Auch der Beauftragte der Bundesregierung für die Belange von Menschen mit Behinderungen, Jürgen Dusel, betonte das Miteinander. Dies müsse nicht nur in der Familie und im Freundeskreis, sondern als ein gesellschaftliches, gleichberechtigtes Miteinander aller Menschen mit und ohne Behinderungen gelten, mahnte Dusel: «Wir müssen doch konstatieren, dass wir von einer Gesellschaft, an der alle Menschen gleichberechtigt teilhaben können, doch noch entfernt sind.»
Sichtlich bewegt zeigte sich die Bereichsleiterin Wohnen des Oberlinhauses, Tina Mäueler. «Ich fühle mich furchtbar, traurig, ich bin wütend und verstehe das alles nicht», bekannte sie. «Diese Tat hat alles verändert - aber wird sie uns Oberliner zerstören? - Nein!»
In dem Wohnheim waren am Mittwoch vergangener Woche die vier Bewohner getötet und eine Bewohnerin schwer verletzt worden.
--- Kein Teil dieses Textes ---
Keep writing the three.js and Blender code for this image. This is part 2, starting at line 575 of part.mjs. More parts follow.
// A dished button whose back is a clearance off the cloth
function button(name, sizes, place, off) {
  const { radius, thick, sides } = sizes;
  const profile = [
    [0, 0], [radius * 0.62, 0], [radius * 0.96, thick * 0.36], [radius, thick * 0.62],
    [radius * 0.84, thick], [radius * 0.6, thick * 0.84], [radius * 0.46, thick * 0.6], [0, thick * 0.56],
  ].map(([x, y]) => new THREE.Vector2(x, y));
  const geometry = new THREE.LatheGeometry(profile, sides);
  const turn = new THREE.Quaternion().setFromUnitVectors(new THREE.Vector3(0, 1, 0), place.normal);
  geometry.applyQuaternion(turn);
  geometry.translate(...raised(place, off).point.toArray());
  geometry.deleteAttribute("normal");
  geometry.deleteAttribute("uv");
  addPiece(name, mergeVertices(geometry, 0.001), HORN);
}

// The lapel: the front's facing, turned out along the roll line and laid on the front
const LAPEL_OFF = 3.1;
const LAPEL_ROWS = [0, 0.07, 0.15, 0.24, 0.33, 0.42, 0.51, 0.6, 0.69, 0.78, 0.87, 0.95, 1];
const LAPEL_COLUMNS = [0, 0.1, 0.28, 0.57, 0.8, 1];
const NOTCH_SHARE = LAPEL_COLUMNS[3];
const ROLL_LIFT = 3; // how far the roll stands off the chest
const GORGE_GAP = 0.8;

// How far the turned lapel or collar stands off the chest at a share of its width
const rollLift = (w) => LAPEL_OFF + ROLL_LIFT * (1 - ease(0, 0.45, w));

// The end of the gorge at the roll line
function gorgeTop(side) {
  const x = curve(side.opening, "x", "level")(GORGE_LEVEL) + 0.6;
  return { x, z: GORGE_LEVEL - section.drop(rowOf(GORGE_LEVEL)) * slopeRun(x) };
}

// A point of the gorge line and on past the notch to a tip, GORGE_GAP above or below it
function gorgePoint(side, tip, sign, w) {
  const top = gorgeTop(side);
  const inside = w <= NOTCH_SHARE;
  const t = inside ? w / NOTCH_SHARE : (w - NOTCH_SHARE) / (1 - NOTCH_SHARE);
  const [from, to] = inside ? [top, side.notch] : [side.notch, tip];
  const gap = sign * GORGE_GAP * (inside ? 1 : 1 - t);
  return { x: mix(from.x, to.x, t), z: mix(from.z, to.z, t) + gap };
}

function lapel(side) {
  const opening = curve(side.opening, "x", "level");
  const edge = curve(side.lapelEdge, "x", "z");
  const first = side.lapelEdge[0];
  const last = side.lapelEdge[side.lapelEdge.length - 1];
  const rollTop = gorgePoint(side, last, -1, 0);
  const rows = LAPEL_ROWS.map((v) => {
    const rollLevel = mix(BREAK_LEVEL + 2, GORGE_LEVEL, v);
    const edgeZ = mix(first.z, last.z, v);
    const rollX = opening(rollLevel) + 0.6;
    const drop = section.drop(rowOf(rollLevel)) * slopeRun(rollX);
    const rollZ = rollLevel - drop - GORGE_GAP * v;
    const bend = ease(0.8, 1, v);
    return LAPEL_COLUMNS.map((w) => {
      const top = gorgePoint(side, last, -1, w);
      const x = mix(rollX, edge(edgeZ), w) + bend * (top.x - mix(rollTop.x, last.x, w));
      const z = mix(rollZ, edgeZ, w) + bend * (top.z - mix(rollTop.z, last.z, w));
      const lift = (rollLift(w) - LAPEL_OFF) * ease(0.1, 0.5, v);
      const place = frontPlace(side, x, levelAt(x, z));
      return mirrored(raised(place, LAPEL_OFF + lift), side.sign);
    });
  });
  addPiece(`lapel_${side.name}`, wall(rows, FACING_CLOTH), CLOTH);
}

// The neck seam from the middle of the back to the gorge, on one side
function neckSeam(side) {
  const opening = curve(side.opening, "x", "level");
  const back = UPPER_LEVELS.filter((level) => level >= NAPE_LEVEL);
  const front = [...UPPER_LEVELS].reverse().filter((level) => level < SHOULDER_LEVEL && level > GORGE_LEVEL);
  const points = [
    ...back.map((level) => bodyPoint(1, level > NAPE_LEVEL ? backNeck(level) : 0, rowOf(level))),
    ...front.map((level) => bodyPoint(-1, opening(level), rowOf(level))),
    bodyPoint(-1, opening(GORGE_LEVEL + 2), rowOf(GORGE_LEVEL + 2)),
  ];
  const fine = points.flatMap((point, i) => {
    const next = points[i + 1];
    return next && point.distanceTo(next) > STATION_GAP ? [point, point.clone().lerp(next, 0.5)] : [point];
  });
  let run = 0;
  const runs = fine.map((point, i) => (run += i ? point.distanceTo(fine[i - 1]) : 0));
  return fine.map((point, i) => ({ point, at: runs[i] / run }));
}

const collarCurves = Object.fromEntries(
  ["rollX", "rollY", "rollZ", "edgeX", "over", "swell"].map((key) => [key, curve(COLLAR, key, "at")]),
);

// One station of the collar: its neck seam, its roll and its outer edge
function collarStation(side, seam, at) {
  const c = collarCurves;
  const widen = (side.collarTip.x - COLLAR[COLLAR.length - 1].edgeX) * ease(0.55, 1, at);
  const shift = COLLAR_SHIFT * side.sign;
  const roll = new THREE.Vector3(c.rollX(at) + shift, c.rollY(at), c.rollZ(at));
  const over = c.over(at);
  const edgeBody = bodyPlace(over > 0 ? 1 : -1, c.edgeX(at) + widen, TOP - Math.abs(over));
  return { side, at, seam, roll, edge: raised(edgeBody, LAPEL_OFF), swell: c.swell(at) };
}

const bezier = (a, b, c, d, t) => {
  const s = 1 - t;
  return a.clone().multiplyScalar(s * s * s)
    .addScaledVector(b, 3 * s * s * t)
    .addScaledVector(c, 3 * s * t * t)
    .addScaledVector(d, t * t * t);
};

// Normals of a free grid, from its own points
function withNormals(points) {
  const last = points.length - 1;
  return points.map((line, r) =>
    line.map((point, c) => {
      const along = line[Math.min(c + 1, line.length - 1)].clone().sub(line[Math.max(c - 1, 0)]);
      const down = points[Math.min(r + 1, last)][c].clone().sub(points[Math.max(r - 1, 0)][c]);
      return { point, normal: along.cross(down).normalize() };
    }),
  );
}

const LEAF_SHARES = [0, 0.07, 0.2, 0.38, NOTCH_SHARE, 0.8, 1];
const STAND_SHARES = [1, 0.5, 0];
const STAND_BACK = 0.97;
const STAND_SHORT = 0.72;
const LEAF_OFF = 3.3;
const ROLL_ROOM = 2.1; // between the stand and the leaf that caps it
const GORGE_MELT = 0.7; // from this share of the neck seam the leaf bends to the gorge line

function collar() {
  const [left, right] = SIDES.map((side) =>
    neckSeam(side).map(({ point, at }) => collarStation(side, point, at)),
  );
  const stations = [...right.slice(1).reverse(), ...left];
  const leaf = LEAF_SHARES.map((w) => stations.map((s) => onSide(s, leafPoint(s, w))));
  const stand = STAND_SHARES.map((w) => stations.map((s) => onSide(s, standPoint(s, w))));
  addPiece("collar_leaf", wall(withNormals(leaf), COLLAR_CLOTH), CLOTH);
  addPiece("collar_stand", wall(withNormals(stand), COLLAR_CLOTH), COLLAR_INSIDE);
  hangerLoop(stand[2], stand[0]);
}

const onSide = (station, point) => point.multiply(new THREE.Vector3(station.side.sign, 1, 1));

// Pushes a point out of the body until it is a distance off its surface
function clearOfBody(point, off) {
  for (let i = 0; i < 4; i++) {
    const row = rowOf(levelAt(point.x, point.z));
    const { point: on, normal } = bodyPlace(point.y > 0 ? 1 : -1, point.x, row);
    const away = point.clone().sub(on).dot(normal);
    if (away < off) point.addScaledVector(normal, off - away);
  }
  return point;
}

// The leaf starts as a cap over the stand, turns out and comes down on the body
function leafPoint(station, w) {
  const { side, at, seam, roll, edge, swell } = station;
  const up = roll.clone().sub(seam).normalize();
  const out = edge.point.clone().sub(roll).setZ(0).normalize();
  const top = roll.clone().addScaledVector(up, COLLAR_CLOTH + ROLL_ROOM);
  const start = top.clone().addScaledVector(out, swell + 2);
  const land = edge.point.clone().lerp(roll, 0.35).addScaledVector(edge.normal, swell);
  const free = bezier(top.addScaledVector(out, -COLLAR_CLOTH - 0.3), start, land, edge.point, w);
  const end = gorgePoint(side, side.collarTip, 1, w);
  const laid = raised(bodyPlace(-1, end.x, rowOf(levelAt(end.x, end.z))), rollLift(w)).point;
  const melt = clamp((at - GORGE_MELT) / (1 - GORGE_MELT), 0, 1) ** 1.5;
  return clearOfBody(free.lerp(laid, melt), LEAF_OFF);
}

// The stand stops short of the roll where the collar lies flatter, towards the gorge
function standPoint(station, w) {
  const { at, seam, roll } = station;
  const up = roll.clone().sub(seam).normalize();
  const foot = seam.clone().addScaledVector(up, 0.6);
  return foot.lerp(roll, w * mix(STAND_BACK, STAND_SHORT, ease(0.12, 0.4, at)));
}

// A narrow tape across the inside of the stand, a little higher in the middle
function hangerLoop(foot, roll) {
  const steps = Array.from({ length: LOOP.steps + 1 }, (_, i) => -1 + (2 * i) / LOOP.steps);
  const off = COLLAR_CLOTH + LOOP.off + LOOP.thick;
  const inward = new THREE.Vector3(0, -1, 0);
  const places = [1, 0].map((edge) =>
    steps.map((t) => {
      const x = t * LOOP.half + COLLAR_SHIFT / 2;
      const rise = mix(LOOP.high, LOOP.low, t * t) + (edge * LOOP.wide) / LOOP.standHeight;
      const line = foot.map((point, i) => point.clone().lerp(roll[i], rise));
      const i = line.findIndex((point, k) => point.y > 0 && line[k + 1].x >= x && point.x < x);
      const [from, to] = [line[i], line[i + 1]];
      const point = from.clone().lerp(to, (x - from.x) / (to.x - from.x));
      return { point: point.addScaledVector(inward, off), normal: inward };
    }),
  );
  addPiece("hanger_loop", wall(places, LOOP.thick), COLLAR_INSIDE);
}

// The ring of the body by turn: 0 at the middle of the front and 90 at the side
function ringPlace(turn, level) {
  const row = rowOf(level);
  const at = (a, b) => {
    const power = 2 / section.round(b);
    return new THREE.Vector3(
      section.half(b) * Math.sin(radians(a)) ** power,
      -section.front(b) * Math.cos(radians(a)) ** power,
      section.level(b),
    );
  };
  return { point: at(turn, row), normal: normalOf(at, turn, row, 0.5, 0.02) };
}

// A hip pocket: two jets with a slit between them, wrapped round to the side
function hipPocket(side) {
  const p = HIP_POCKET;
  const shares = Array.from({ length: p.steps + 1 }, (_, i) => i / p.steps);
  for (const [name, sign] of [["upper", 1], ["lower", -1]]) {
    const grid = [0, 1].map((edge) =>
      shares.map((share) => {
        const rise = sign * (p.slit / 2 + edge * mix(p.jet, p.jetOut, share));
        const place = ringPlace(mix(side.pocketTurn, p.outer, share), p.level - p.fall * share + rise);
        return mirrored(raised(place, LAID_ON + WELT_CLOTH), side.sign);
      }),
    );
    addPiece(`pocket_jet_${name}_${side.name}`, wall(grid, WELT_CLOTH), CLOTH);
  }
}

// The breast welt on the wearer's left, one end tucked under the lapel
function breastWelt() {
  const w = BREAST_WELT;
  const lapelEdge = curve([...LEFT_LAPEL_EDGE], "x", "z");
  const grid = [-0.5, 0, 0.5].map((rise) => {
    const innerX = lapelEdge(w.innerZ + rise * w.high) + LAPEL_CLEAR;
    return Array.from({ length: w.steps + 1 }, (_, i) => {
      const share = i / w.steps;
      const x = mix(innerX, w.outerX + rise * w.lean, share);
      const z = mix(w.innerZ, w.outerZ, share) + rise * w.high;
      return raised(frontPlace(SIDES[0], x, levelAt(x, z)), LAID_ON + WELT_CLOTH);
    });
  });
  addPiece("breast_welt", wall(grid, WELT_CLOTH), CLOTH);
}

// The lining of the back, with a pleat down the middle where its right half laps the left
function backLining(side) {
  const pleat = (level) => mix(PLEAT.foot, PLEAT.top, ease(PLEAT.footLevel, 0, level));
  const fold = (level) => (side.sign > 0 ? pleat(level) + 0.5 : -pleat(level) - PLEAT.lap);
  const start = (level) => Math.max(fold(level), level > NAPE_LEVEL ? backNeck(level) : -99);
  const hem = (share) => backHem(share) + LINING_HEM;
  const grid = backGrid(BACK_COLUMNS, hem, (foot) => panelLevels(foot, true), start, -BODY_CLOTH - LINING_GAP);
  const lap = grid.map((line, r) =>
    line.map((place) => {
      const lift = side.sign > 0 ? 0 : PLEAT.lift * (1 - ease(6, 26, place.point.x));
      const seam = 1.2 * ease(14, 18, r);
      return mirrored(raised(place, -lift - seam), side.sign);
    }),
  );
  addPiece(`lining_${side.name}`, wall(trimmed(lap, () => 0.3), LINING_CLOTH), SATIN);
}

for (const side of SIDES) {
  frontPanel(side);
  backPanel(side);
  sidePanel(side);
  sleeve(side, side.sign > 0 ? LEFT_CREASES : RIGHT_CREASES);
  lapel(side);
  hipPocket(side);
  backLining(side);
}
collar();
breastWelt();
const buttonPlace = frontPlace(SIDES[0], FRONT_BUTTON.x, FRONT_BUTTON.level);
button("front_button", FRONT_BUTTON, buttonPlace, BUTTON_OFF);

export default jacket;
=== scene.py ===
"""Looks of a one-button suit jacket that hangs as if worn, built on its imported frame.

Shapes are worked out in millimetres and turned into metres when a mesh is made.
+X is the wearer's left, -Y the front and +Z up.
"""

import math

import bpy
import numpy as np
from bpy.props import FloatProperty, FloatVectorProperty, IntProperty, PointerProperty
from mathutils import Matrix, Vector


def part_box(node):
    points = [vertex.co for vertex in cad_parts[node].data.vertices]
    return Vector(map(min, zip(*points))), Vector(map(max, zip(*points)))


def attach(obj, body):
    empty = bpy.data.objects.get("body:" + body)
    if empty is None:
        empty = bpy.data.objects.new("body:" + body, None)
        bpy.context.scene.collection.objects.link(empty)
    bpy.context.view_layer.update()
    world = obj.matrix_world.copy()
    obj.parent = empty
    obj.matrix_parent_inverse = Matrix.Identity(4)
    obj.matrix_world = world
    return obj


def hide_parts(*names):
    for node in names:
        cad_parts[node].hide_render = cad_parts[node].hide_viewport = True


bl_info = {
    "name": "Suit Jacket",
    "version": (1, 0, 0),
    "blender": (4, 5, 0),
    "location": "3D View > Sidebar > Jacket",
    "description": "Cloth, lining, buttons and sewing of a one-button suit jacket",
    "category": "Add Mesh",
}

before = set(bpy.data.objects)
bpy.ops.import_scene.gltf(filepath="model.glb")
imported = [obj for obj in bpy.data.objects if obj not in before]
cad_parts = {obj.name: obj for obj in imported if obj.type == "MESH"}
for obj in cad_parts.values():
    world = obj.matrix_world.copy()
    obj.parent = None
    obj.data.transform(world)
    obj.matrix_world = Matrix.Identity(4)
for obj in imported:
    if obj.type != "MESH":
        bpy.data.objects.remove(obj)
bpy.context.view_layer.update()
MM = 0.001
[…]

Tatverdächtig ist laut Staatsanwaltschaft und Polizei eine mittlerweile 52-jährige Pflegekraft. Sie ist inzwischen in einer psychiatrischen Klinik untergebracht und soll auf ihre Schuldfähigkeit untersucht werden.
Der Theologische Vorstand des Oberlinhauses, Matthias Fichtmüller, berichtete bei aller Trauer von einem Zeichen der Hoffnung: Die bei der Gewalttat schwer verletzte Bewohnerin sei am Mittwoch aus dem Krankenhaus entlassen worden und ins Oberlinhaus zurückgekehrt, sagte Fichtmüller. Die 43-Jährige sei zurückgekehrt in ihr Daheim und in ihre Familie. «Das Thusnelda-von-Saldern-Haus ist ihre Heimat und das Oberlinhaus ist ihr zuhause - trotz allem, was sie erlebt hat.»
Nach dem Gedenkgottesdienst läuteten die Glocken aller Potsdamer Kirchen zum Gedenken an die Opfer etwa zehn Minuten lang. Auf dem Alten Markt vor der Kirche lag ein Kondolenzbuch aus. Dort trug sich neben vielen anderen Besuchern des Gedenkgottesdienstes und Passanten auch der Potsdamer Hans-Michael Sander ein. «Oberlin hat immer schon eine gute Arbeit gemacht», sagte er. «Es ist erschütternd.» Der Potsdamer Wolfgang Banse sagte: «Meine ganze Anteilnahme gilt den Angehörigen und dem Haus.» Das Oberlinhaus gehöre zu Babelsberg sagte Banse, der selbst in dem Stadtteil wohnt.
Seit Donnerstag ist auch ein digitales Kondolenzbuch freigeschaltet. Dort hatten sich bis zum Abend bereits rund 100 Menschen eingetragen.